## WHAT IS EXPECTED
Begin at the first line and end at the line containing "rod_len = 150; // [100:10:200]". Extract exactly those lines.

## DATA SECTION
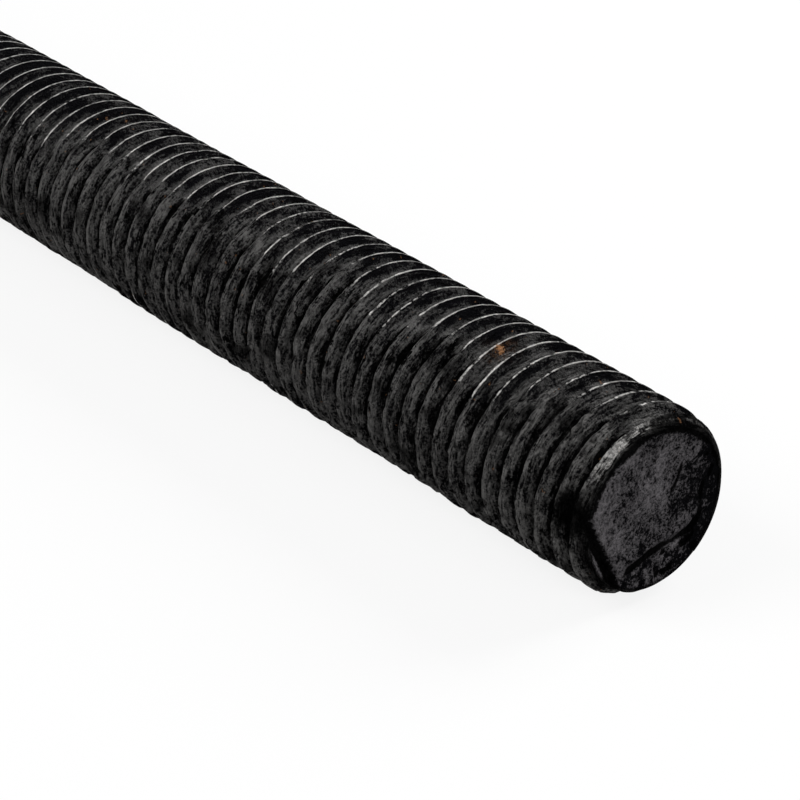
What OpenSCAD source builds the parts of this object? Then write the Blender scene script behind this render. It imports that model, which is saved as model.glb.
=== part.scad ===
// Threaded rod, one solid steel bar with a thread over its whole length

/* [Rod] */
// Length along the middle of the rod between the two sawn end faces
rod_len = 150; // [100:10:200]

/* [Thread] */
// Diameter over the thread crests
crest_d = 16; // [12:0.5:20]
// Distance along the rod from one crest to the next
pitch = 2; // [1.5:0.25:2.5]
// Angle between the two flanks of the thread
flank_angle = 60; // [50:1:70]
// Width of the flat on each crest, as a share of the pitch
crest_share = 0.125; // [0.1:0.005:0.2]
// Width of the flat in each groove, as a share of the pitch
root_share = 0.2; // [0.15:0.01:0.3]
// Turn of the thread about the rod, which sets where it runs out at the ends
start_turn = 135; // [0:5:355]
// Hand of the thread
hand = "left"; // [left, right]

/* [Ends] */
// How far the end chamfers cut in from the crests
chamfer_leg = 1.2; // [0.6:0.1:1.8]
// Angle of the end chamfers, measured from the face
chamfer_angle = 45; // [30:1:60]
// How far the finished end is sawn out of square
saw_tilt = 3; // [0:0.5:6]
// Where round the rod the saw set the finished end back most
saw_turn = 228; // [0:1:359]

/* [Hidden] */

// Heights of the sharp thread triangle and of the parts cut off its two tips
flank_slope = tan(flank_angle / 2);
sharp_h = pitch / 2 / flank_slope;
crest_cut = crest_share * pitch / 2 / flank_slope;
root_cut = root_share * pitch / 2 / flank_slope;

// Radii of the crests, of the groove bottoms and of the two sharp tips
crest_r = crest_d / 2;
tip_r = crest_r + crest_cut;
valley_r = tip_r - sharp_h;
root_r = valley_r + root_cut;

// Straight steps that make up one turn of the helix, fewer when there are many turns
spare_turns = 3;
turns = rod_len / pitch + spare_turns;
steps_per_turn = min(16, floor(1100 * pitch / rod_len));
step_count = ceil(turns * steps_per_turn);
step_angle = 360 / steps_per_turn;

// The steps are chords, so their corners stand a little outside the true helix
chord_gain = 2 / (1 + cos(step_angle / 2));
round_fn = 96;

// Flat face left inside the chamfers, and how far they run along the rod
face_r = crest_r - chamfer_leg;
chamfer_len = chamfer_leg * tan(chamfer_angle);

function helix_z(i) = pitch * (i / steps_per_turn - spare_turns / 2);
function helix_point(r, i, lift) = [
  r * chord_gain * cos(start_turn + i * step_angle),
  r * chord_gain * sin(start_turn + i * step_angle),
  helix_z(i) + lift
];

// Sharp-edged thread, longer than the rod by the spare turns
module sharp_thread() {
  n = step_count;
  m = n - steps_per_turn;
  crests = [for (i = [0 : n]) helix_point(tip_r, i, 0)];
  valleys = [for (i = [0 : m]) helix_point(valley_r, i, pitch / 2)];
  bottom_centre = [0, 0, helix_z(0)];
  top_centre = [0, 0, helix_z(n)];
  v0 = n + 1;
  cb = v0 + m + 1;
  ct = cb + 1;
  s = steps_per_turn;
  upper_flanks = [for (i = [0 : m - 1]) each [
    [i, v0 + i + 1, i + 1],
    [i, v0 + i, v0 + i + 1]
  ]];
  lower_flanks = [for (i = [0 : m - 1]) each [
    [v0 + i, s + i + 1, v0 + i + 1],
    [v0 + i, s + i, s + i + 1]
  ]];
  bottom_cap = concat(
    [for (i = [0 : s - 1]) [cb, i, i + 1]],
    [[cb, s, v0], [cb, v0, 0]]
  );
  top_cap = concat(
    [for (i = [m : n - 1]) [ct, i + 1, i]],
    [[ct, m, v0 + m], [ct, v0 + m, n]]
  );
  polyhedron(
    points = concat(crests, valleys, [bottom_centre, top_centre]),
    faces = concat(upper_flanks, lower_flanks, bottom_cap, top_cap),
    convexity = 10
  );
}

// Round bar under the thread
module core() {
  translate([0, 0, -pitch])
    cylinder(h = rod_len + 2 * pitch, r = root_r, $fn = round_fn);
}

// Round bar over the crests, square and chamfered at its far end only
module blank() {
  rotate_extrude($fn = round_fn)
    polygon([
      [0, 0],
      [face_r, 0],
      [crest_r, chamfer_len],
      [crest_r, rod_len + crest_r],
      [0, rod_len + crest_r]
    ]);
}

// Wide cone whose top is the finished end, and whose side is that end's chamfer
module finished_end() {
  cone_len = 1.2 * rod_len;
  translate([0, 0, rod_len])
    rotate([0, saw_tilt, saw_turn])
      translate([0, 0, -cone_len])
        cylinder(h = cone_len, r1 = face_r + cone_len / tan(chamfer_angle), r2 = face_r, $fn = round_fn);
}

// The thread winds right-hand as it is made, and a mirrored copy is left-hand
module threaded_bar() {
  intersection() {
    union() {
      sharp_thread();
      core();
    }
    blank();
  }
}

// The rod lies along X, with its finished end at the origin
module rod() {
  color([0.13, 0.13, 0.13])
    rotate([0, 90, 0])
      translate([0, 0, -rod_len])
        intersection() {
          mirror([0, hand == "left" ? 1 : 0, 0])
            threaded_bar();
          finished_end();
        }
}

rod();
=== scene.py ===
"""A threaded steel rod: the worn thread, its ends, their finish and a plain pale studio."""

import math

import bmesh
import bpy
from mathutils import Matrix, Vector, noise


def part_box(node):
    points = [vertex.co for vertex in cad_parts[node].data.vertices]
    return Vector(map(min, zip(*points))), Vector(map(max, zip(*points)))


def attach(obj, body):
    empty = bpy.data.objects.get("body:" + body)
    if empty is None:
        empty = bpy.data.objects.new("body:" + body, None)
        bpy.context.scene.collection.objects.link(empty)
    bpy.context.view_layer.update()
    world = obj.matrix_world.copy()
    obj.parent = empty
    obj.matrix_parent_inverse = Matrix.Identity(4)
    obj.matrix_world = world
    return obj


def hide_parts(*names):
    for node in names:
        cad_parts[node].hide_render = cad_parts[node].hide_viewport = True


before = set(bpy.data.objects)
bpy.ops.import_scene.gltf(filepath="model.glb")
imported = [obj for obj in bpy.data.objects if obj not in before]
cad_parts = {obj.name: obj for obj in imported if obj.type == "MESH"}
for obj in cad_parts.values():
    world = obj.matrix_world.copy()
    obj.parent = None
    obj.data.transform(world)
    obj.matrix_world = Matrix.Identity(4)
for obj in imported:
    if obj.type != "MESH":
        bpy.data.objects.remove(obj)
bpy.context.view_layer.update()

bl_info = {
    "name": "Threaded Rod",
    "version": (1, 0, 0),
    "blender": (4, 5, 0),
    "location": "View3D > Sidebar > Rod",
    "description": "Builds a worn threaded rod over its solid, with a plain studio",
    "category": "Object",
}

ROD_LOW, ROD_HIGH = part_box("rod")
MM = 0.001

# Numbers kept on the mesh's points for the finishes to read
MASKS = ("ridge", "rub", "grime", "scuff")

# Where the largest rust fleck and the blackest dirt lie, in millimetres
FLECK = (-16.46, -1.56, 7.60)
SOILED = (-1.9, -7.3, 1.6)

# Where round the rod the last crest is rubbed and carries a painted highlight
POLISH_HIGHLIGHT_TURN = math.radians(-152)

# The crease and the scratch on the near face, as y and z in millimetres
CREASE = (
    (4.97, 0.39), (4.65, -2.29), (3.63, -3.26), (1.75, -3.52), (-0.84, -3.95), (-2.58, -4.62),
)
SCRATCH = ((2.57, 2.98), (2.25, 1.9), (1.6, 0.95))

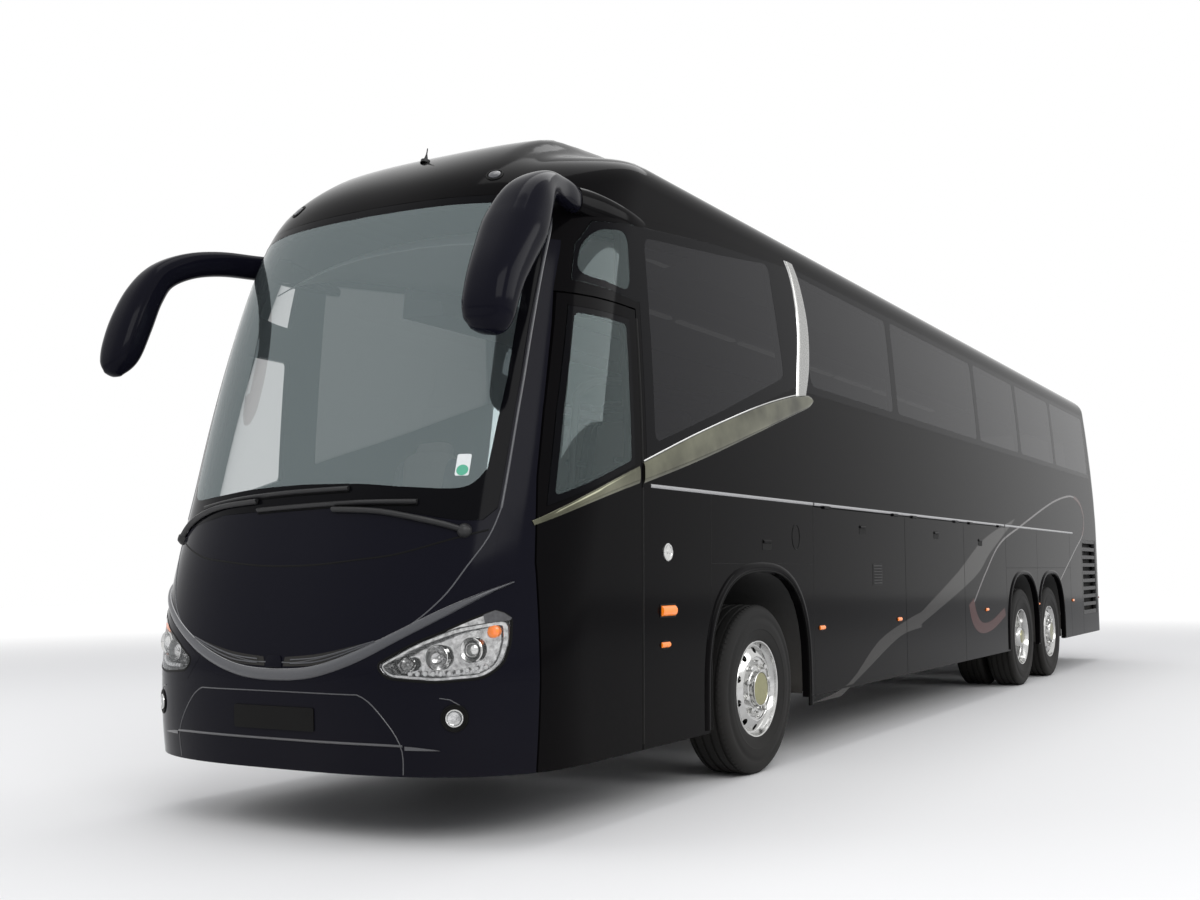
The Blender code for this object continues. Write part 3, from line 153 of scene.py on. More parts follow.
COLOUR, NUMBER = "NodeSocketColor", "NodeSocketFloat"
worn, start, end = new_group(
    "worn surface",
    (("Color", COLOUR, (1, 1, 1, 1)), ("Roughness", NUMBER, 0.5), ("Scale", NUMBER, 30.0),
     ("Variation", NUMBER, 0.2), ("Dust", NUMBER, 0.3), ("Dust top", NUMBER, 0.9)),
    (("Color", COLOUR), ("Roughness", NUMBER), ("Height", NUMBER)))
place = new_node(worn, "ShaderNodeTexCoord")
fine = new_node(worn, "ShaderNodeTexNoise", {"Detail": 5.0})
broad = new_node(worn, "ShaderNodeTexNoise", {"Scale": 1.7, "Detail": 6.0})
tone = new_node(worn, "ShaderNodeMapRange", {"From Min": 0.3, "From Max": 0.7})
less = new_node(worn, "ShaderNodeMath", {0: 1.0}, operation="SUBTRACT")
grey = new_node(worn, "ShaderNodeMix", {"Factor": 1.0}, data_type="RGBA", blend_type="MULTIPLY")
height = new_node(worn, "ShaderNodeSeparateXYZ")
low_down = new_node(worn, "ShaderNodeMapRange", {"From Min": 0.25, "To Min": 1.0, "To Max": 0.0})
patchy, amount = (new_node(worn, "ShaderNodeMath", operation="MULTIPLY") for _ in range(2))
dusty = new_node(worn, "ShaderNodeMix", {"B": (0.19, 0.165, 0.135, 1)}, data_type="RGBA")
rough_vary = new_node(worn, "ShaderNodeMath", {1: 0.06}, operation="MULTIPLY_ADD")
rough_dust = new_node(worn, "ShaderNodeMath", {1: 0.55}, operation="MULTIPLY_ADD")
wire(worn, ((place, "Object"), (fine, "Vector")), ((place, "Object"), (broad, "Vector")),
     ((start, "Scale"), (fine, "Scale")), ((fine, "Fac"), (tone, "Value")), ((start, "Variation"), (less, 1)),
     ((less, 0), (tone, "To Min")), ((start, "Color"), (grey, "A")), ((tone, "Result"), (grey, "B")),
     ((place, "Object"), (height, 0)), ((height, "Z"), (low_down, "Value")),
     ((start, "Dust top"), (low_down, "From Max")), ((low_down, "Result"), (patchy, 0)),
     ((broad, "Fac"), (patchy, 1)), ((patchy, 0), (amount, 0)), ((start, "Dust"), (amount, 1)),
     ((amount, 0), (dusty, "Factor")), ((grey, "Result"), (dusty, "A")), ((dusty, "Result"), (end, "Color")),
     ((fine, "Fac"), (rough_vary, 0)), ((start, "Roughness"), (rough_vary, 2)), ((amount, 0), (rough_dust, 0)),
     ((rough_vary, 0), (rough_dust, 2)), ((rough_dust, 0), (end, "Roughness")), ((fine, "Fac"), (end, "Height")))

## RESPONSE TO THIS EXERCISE
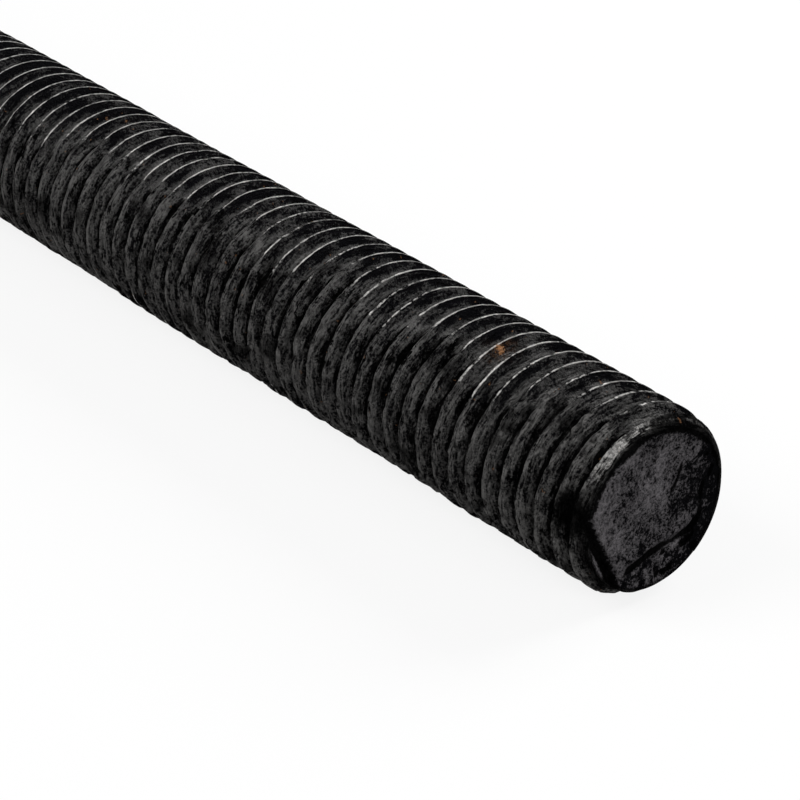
What OpenSCAD source builds the parts of this object? Then write the Blender scene script behind this render. It imports that model, which is saved as model.glb.
=== part.scad ===
// Threaded rod, one solid steel bar with a thread over its whole length

/* [Rod] */
// Length along the middle of the rod between the two sawn end faces
rod_len = 150; // [100:10:200]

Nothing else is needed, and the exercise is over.